» Work required
From the entries below, say how many lines carry the word "bends", and give nothing but the number.

» Material

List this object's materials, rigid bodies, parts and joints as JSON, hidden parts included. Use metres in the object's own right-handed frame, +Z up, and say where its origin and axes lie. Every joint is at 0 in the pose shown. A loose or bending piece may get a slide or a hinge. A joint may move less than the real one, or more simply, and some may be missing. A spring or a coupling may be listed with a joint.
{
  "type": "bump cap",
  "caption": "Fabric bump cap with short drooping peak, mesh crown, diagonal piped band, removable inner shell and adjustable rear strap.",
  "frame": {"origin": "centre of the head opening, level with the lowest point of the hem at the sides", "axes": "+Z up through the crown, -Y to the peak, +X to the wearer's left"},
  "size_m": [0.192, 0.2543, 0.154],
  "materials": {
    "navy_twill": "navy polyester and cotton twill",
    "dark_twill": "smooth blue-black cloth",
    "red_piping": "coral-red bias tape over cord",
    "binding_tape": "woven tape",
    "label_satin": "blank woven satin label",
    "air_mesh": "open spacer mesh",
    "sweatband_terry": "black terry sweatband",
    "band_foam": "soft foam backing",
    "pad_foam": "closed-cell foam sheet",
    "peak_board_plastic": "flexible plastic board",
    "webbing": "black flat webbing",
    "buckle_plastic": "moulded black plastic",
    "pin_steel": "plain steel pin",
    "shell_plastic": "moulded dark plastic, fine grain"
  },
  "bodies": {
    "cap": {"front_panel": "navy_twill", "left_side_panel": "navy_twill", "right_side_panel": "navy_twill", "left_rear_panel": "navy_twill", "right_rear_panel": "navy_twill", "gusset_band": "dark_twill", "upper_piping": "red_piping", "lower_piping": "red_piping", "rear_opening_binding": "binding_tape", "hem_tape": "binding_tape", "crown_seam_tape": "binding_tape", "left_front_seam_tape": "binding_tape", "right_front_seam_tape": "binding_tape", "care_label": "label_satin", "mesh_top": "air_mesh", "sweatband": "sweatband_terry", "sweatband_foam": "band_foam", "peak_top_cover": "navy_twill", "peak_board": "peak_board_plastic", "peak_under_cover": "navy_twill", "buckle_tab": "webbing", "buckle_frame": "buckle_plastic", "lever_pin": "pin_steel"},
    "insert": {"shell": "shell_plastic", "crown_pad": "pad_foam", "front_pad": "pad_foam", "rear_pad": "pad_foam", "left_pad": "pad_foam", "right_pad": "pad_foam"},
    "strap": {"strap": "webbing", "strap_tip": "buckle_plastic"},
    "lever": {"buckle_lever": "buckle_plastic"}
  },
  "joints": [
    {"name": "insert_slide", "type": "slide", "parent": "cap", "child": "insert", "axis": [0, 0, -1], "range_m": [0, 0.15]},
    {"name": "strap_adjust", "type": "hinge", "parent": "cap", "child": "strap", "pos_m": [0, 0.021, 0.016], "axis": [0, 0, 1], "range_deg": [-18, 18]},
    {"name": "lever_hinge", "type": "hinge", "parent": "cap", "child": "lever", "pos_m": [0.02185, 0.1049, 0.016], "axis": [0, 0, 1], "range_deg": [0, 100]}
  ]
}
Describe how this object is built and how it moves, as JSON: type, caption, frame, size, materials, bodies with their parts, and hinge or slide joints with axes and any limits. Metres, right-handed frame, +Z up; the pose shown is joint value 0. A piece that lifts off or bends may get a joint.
* * *
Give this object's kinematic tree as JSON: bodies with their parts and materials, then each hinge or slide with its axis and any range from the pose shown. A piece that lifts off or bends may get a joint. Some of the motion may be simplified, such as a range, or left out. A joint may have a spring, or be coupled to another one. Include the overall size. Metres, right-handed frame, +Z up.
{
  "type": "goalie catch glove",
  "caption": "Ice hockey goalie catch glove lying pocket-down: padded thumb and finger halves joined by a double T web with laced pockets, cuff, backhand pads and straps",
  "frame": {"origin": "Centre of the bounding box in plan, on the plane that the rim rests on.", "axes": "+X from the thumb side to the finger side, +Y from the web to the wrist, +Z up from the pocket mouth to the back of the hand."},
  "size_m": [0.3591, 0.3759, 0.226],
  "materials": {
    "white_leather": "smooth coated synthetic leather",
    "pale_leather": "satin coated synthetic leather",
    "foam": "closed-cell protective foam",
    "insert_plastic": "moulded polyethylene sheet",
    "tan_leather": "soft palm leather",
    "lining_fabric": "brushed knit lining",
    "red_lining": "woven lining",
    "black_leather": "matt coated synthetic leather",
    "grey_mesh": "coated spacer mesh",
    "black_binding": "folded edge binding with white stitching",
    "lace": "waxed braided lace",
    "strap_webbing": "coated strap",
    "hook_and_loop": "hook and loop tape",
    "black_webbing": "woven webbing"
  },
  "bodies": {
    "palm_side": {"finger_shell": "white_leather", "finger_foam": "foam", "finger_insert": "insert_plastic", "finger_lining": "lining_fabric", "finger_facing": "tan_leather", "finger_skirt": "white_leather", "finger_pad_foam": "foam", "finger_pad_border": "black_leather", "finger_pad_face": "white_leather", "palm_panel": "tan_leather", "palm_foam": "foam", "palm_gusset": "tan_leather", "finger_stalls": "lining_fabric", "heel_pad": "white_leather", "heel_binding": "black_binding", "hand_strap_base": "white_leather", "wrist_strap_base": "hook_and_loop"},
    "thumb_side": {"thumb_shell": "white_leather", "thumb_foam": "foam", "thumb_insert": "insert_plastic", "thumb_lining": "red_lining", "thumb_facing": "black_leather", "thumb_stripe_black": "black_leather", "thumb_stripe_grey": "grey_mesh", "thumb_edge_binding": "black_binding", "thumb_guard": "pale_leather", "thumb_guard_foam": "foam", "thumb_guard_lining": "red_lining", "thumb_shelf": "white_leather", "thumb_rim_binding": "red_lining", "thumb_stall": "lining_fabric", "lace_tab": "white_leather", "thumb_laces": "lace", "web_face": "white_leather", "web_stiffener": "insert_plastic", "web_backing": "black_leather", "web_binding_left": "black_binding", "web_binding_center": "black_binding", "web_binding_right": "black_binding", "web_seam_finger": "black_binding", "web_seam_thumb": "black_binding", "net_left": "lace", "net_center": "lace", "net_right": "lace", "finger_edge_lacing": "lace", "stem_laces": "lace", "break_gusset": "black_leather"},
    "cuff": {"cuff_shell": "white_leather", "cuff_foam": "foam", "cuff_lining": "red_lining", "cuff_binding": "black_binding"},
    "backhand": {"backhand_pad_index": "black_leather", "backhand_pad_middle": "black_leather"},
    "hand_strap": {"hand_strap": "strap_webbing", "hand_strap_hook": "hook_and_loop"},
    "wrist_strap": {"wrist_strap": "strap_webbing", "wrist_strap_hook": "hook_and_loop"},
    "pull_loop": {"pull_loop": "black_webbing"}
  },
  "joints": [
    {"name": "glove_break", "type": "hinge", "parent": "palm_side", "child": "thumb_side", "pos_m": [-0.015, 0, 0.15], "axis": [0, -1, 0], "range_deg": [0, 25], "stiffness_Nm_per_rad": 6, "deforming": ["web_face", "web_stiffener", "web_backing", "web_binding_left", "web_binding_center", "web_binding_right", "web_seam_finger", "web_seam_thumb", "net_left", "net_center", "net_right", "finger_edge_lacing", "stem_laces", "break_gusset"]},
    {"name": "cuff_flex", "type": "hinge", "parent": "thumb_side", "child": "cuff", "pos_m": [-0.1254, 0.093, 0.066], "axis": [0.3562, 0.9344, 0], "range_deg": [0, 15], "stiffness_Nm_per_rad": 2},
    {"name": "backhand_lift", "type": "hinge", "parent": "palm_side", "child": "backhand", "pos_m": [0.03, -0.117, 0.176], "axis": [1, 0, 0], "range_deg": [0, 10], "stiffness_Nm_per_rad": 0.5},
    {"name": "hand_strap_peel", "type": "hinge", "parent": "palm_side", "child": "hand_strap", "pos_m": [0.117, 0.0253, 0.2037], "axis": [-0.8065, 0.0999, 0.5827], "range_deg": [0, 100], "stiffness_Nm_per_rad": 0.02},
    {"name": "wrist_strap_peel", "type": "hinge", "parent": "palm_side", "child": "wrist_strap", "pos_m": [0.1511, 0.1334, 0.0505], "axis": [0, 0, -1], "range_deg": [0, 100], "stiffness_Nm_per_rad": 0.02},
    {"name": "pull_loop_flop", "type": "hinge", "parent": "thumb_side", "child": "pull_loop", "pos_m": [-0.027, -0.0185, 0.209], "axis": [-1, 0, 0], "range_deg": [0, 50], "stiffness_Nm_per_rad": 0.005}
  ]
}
---
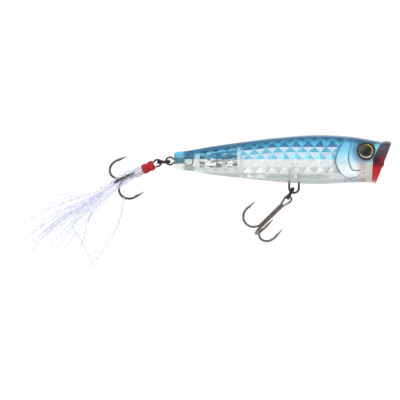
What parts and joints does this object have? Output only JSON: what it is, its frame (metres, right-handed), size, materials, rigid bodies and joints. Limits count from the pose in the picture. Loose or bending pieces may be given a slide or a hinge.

» Expected output
2